Es Domingo de Pasión, día de atriles: la esencia de azahar convertida en trending topic, al menos, hasta que los naranjos en flor no reclamen derechos de autor. Un pregón por cada Semana Santa, con honores de por medio, convertido en cuestión de relevancia bajo un estricto sentido de la responsabilidad; incluso hay quien los tiene escrito aguardando su oportunidad para participar de la liturgia pregonera, con toda su puesta en escena y la estudiada declamación que exige el manual de estilo, aunque la clave esté en saber marcar los tiempos, los de cada silencio o cada pausa antes de arrancar la emoción en el colofón de cada estrofa definitiva.
Lo que ahora hemos dado en llamar “política espectáculo” parece ceñirse a esas mismas reglas, como si cada orador llevara un pregonero escondido en el subconsciente mecánico de las ideas, de ahí que a veces levanten castillos de naipes en vez de discursos como espejos o ventanas a la realidad de la calle. Muchos de ellos tienen su atril en el Congreso, entonan con la palabra, el gesto adusto y el impulso en sus brazos, pero sobre todo saben dónde desembocar, dónde zarandear al adversario o al ciudadano con el titular a flor de piel, que en su caso viene a ser como el verso doliente a los pies de un crucificado, salvo que completamente impostado.
La situación, la de esos políticos, no la de los pregoneros, recuerda mucho al personaje de Kirk Douglas en Cautivos del mal: estaba tan obsesionado con rodar la película perfecta que quería hacer de cada escena la consumación absoluta de todas las emociones, como si cada una de ellas fuera un final inolvidable por sí mismo, cuando nada sucede así en la realidad, y mucho menos en política, donde todo mensaje queda en periodo de cuarentena pese al empeño de la “cla” desde sus asientos de cuero. Acaba de comprobarlo Artur Mas, que hizo de su comparecencia ante el juez la reproducción del cartel de Novecento y ahora tira de calculadora para ver a cuanto asciende el desapego con el independentismo, la causa de su hundimiento.
El gesto del discurso con pellizco ha devenido en fórmula, y no sólo en el Congreso. Le valió a Susana Díaz el pasado domingo en el anuncio de su candidatura a las primarias, convertido en una antología pregonera -en Triana deben sobrarle influencias- a la que sólo le faltó la marcha Costalero entre la “casta de los fontaneros” y la reconciliación de la vieja guardia, en una nueva demostración de que si la política sigue tan apegada a las emociones y necesitada de las mismas, es porque no encuentra el verdadero camino para abarcar mayor espacio desde el ámbito ideológico; de hecho, seguimos sin saber qué es lo que pretende hacer con el partido, salvo impedir que lo controle Pedro Sánchez, al que una victoria en las primarias no podrá salvarle de otra debacle, la tercera, en las auténticas urnas, que no será solo la suya, sino la del propio partido: emociones a un lado, se atisba impepinable. Tal vez por eso mismo, Patxi López, que no parece tenerlas -las emociones prefabricadas-, apela a una sensatez que escapa ahora mismo del contagio entre correligionarios de sus otros dos compañeros en liza.
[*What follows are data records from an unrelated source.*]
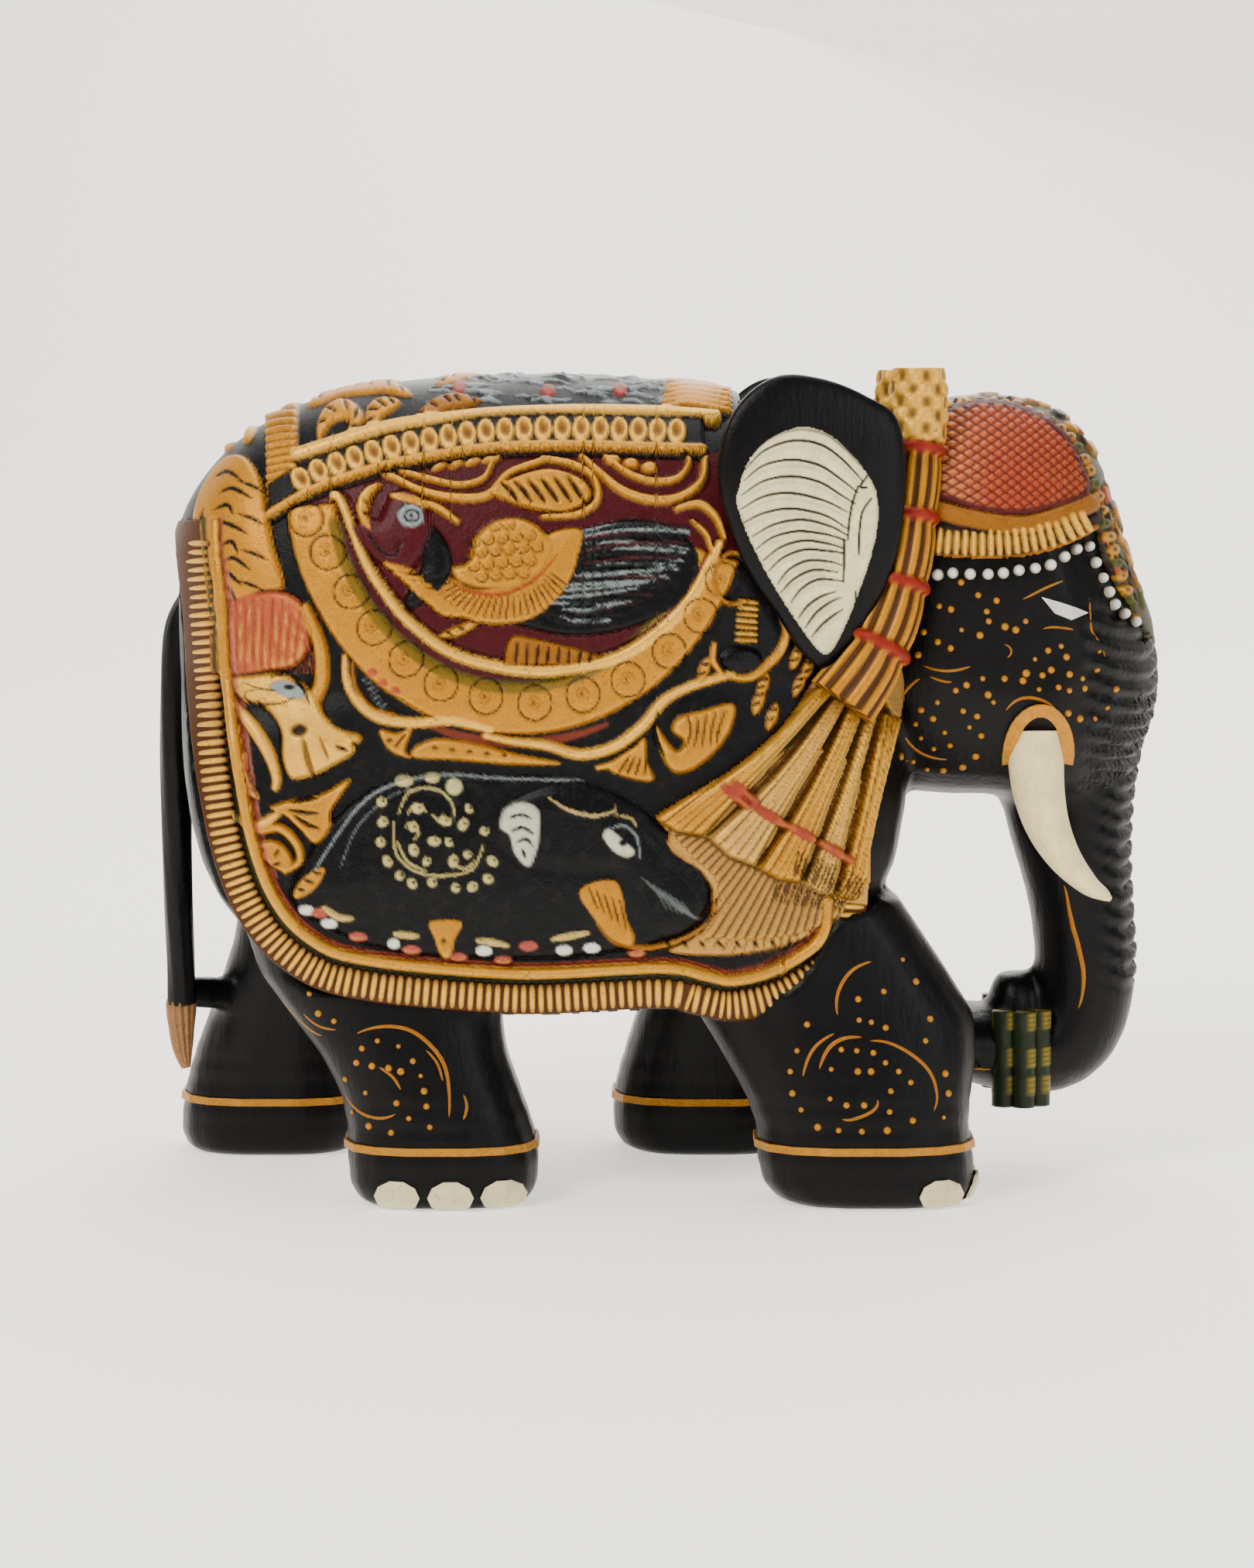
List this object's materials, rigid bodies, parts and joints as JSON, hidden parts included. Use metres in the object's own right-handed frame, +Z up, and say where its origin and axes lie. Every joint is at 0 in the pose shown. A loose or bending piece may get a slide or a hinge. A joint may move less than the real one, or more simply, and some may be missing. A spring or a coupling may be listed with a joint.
{
  "type": "carved wooden elephant figurine",
  "caption": "Standing elephant figurine in festival dress, with carved blanket, ears, tassels, tusks and curled trunk.",
  "frame": {"origin": "bottom centre of the bounding box, on the plane of the soles", "axes": "+X towards the trunk, +Y to the animal's left, +Z up"},
  "size_m": [0.1881, 0.08, 0.1521],
  "materials": {
    "black_lacquer": "black gloss paint over carved wood",
    "tail_gold": "ochre gold paint, worn",
    "blanket_ground": "dark maroon and black ground behind the relief",
    "fringe_gold": "ochre gold paint with brown in the grooves",
    "rail_gold": "ochre gold paint, smooth",
    "saddle_gold": "ochre gold, black and silver feathers",
    "gadroon_gold": "ochre gold paint, scooped",
    "crescent_gold": "ochre gold paint with incised rings",
    "bird_paint": "gold body, maroon head, black tail",
    "lion_paint": "pale gold with black stripes and a red mane",
    "black_relief": "black gloss paint with gilt scrollwork",
    "corner_gold": "brown gold paint, grooved",
    "tassel_gold": "ochre gold paint with red ties",
    "ear_cream": "cream paint with black veins",
    "cap_red": "red paint over a cross cut lattice",
    "cap_gold": "tan gold paint, fluted",
    "forehead_paint": "brown gold and green pattern",
    "pearl_white": "white paint drops",
    "eye_cream": "cream paint",
    "collar_gold": "ochre gold paint",
    "tusk_cream": "cream paint, satin",
    "anklet_gold": "gold brush line",
    "nail_cream": "cream paint",
    "cane_green": "dark green gloss with gold bands"
  },
  "bodies": {
    "root": {"body": "black_lacquer", "tail": "black_lacquer", "tail_tip": "tail_gold", "blanket": "blanket_ground", "fringe_right": "fringe_gold", "fringe_left": "fringe_gold", "hem_rail_right": "rail_gold", "hem_rail_left": "rail_gold", "saddle_cloth": "saddle_gold", "gadroon_band_right": "gadroon_gold", "gadroon_band_left": "gadroon_gold", "crescent_right": "crescent_gold", "crescent_left": "crescent_gold", "bird_right": "bird_paint", "bird_left": "bird_paint", "lion_right": "lion_paint", "lion_left": "lion_paint", "small_elephant_right": "black_relief", "small_elephant_left": "black_relief", "corner_cloth_right": "corner_gold", "corner_cloth_left": "corner_gold", "tassel_right": "tassel_gold", "tassel_left": "tassel_gold", "ear_right": "black_lacquer", "ear_left": "black_lacquer", "ear_lining_right": "ear_cream", "ear_lining_left": "ear_cream", "cap_right": "cap_red", "cap_left": "cap_red", "cap_fringe_right": "cap_gold", "cap_fringe_left": "cap_gold", "forehead_strip": "forehead_paint", "brow_pearls": "pearl_white", "eye_right": "eye_cream", "eye_left": "eye_cream", "tusk_collar_right": "collar_gold", "tusk_collar_left": "collar_gold", "tusk_right": "tusk_cream", "tusk_left": "tusk_cream", "anklets": "anklet_gold", "toenails": "nail_cream", "cane_bundle": "cane_green"}
  },
  "joints": []
}
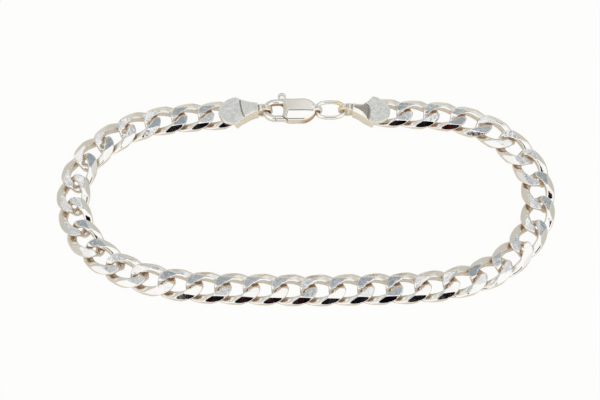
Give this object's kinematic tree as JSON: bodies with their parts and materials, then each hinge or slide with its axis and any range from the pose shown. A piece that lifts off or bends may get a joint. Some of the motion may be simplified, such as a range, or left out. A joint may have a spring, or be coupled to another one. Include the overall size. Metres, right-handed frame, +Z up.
{
  "type": "flat curb link bracelet with a lobster clasp",
  "caption": "Flat bevelled curb chain bracelet, closed in a long loop by a lobster clasp, an oval jump ring and two stamped end tabs.",
  "frame": {"origin": "centre of the loop on the surface that it lies on", "axes": "+X along the loop, from the left tab's side to the right; +Y across it, towards the clasp; +Z up from the surface"},
  "size_m": [0.0934, 0.0462, 0.0026],
  "materials": {
    "polished_silver": "bright polished silver with cut flat faces",
    "satin_silver": "fine-grained stamped silver",
    "clasp_silver": "polished cast silver"
  },
  "bodies": {
    "bracelet": {"link_01": "polished_silver", "link_02": "polished_silver", "link_03": "polished_silver", "link_04": "polished_silver", "link_05": "polished_silver", "link_06": "polished_silver", "link_07": "polished_silver", "link_08": "polished_silver", "link_09": "polished_silver", "link_10": "polished_silver", "link_11": "polished_silver", "link_12": "polished_silver", "link_13": "polished_silver", "link_14": "polished_silver", "link_15": "polished_silver", "link_16": "polished_silver", "link_17": "polished_silver", "link_18": "polished_silver", "link_19": "polished_silver", "link_20": "polished_silver", "link_21": "polished_silver", "link_22": "polished_silver", "link_23": "polished_silver", "link_24": "polished_silver", "link_25": "polished_silver", "link_26": "polished_silver", "link_27": "polished_silver", "link_28": "polished_silver", "link_29": "polished_silver", "link_30": "polished_silver", "link_31": "polished_silver", "link_32": "polished_silver", "link_33": "polished_silver", "link_34": "polished_silver", "left_end_tab": "satin_silver", "right_end_tab": "satin_silver", "clasp_body": "clasp_silver", "jump_ring": "clasp_silver"},
    "trigger": {"clasp_trigger": "clasp_silver"}
  },
  "joints": [
    {"name": "gate_hinge", "type": "hinge", "parent": "bracelet", "child": "trigger", "pos_m": [-0.00346, 0.01795, 0.0013], "axis": [0, 0, -1], "range_deg": [0, 42], "stiffness_Nm_per_rad": 0.01}
  ]
}
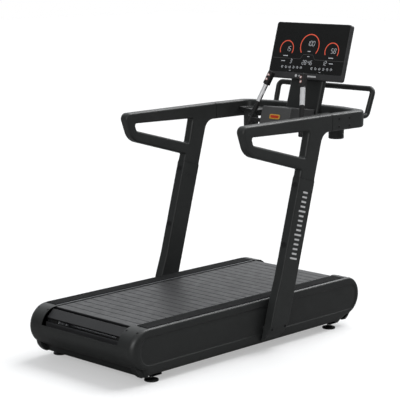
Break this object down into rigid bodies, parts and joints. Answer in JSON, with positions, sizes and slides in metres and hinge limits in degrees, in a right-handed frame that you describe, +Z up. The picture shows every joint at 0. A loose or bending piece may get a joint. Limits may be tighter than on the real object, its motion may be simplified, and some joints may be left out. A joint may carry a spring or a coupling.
{
  "type": "slat belt treadmill",
  "caption": "Flat-deck slat-belt treadmill with leaning uprights, looped side handles, curved front bar, tilted console, control box with stop key and magnetic brake.",
  "frame": {"origin": "on the floor, below the middle of the bounding box", "axes": "+Z up, +Y the way the runner faces, +X the runner's right-hand side"},
  "size_m": [0.949, 1.9983, 1.7333],
  "materials": {
    "frame_steel": "satin powder coat",
    "panel_plastic": "fine grain",
    "guard_plastic": "fine grain",
    "rail_aluminium": "anodised",
    "strip_rubber": "ribbed",
    "foot_rubber": "moulded",
    "bearing_iron": "painted",
    "shaft_steel": "turned",
    "pulley_aluminium": "turned",
    "belt_rubber": "moulded",
    "slat_aluminium": "extruded",
    "tread_rubber": "fine ribbed",
    "flywheel_iron": "turned rim",
    "brake_steel": "painted",
    "magnet_metal": "nickel plated",
    "cam_brass": "machined",
    "motor_plastic": "moulded",
    "board_green": "solder mask",
    "cable_black": "sleeved",
    "tube_paint": "satin powder coat",
    "bolt_black": "blackened",
    "console_plastic": "fine grain",
    "console_screen": "dark polished",
    "stop_yellow": "moulded",
    "stop_red": "moulded",
    "grip_black": "soft touch",
    "sensor_steel": "brushed",
    "button_chrome": "polished",
    "bar_paint": "satin powder coat"
  },
  "bodies": {
    "frame": {"side_beams": "frame_steel", "crossmembers": "frame_steel", "side_panel_left": "panel_plastic", "side_panel_right": "panel_plastic", "rear_cap": "panel_plastic", "front_cap": "panel_plastic", "belt_guards": "guard_plastic", "foot_rails": "rail_aluminium", "grip_strips": "strip_rubber", "axle_bearings": "bearing_iron", "belt_loops": "belt_rubber", "slat_bars": "slat_aluminium", "slat_treads": "tread_rubber", "support_rollers": "shaft_steel", "roller_axles": "shaft_steel", "roller_rails": "frame_steel", "drive_belt": "belt_rubber", "flywheel_bracket": "frame_steel", "brake_pin": "shaft_steel", "brake_motor": "motor_plastic", "controller_box": "board_green", "cable_harness": "cable_black", "upright_left": "tube_paint", "upright_right": "tube_paint", "handle_left": "tube_paint", "handle_right": "tube_paint", "front_bar": "tube_paint", "console_column": "tube_paint", "frame_bolts": "bolt_black", "console_frame": "console_plastic", "console_back": "console_plastic", "console_glass": "console_screen", "console_board": "board_green", "control_box": "console_plastic", "stop_bezel": "stop_yellow", "grip_crossbar": "grip_black", "grip_left": "grip_black", "grip_right": "grip_black", "sensor_plates": "sensor_steel", "trays": "console_plastic", "accessory_bar": "bar_paint"},
    "front_drum": {"front_axle": "shaft_steel", "front_pulleys": "pulley_aluminium", "drive_pulley": "pulley_aluminium"},
    "rear_drum": {"rear_axle": "shaft_steel", "rear_pulleys": "pulley_aluminium"},
    "flywheel_assembly": {"flywheel": "flywheel_iron", "flywheel_shaft": "shaft_steel"},
    "brake_arm": {"brake_carrier": "brake_steel", "brake_magnets": "magnet_metal"},
    "brake_cam": {"brake_cam": "cam_brass"},
    "stop_key": {"stop_button": "stop_red"},
    "left_upper_button": {"grip_left_upper_button": "button_chrome"},
    "left_lower_button": {"grip_left_lower_button": "button_chrome"},
    "right_upper_button": {"grip_right_upper_button": "button_chrome"},
    "right_lower_button": {"grip_right_lower_button": "button_chrome"},
    "front_left_foot": {"foot_front_left": "foot_rubber"},
    "front_right_foot": {"foot_front_right": "foot_rubber"},
    "rear_left_foot": {"foot_rear_left": "foot_rubber"},
    "rear_right_foot": {"foot_rear_right": "foot_rubber"}
  },
  "joints": [
    {"name": "front_drum_spin", "type": "hinge", "parent": "frame", "child": "front_drum", "pos_m": [0, 0.67519, 0.19], "axis": [1, 0, 0], "continuous": true},
    {"name": "rear_drum_spin", "type": "hinge", "parent": "frame", "child": "rear_drum", "pos_m": [0, -0.86979, 0.19], "axis": [1, 0, 0], "continuous": true},
    {"name": "flywheel_spin", "type": "hinge", "parent": "frame", "child": "flywheel_assembly", "pos_m": [0.12, 0.3827, 0.19], "axis": [1, 0, 0], "continuous": true},
    {"name": "brake_swing", "type": "hinge", "parent": "frame", "child": "brake_arm", "pos_m": [0.12, 0.34427, 0.24488], "axis": [-1, 0, 0], "range_deg": [0, 5]},
    {"name": "brake_cam_turn", "type": "hinge", "parent": "frame", "child": "brake_cam", "pos_m": [0.12, 0.2989, 0.158], "axis": [1, 0, 0], "range_deg": [0, 180]},
    {"name": "stop_key_press", "type": "slide", "parent": "frame", "child": "stop_key", "axis": [0, 0.9494, -0.314], "range_m": [0, 0.003]},
    {"name": "left_upper_button_press", "type": "slide", "parent": "frame", "child": "left_upper_button", "axis": [-0.0935, 0.9371, -0.3363], "range_m": [0, 0.002]},
    {"name": "left_lower_button_press", "type": "slide", "parent": "frame", "child": "left_lower_button", "axis": [-0.0935, 0.9371, -0.3363], "range_m": [0, 0.002]},
    {"name": "right_upper_button_press", "type": "slide", "parent": "frame", "child": "right_upper_button", "axis": [0.0935, 0.9371, -0.3363], "range_m": [0, 0.002]},
    {"name": "right_lower_button_press", "type": "slide", "parent": "frame", "child": "right_lower_button", "axis": [0.0935, 0.9371, -0.3363], "range_m": [0, 0.002]},
    {"name": "front_left_foot_adjust", "type": "slide", "parent": "frame", "child": "front_left_foot", "axis": [0, 0, -1], "range_m": [0, 0.012]},
    {"name": "front_right_foot_adjust", "type": "slide", "parent": "frame", "child": "front_right_foot", "axis": [0, 0, -1], "range_m": [0, 0.012]},
    {"name": "rear_left_foot_adjust", "type": "slide", "parent": "frame", "child": "rear_left_foot", "axis": [0, 0, -1], "range_m": [0, 0.012]},
    {"name": "rear_right_foot_adjust", "type": "slide", "parent": "frame", "child": "rear_right_foot", "axis": [0, 0, -1], "range_m": [0, 0.012]}
  ],
  "couplings": [
    {"joint": "rear_drum_spin", "follows": "front_drum_spin", "ratio": 1},
    {"joint": "flywheel_spin", "follows": "front_drum_spin", "ratio": 2.5},
    {"joint": "brake_cam_turn", "follows": "brake_swing", "ratio": 36}
  ]
}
Nuestra provincia aún escapa a esas modas. Sí, en Cádiz está José María González Kichi, pero es más exaltador que pregonero, más de arreones que de pausas y, por supuesto, no se las piensa, convencido de que siempre está en posesión de la verdad, aunque sea de la “verdad sospechosa”, a la que hacía alusión Karl Popper.
De momento, lo que ya asoma es la maquinaria electoral para las municipales. Muy pronto se cumplirán dos años, la mitad del mandato. “Ya está en el aire girando la moneda”, y el PP parece ser el primero en advertirlo. Sólo le valdrán las mayorías absolutas y el martillo pilón ha empezado su serie en las ciudades en las que aspira a su particular reconquista, entre ellas Jerez, donde ha tumbado junto a Ganemos la ordenanza de las plusvalías. El PSOE advirtió que era ir contra la ley y Ganemos respondió que si la ley es “injusta” hay que empezar por “incumplirla”. El PP se tuvo que poner de perfil, aunque en el debate todos terminaron salpicados... y es que se meten en cada charco.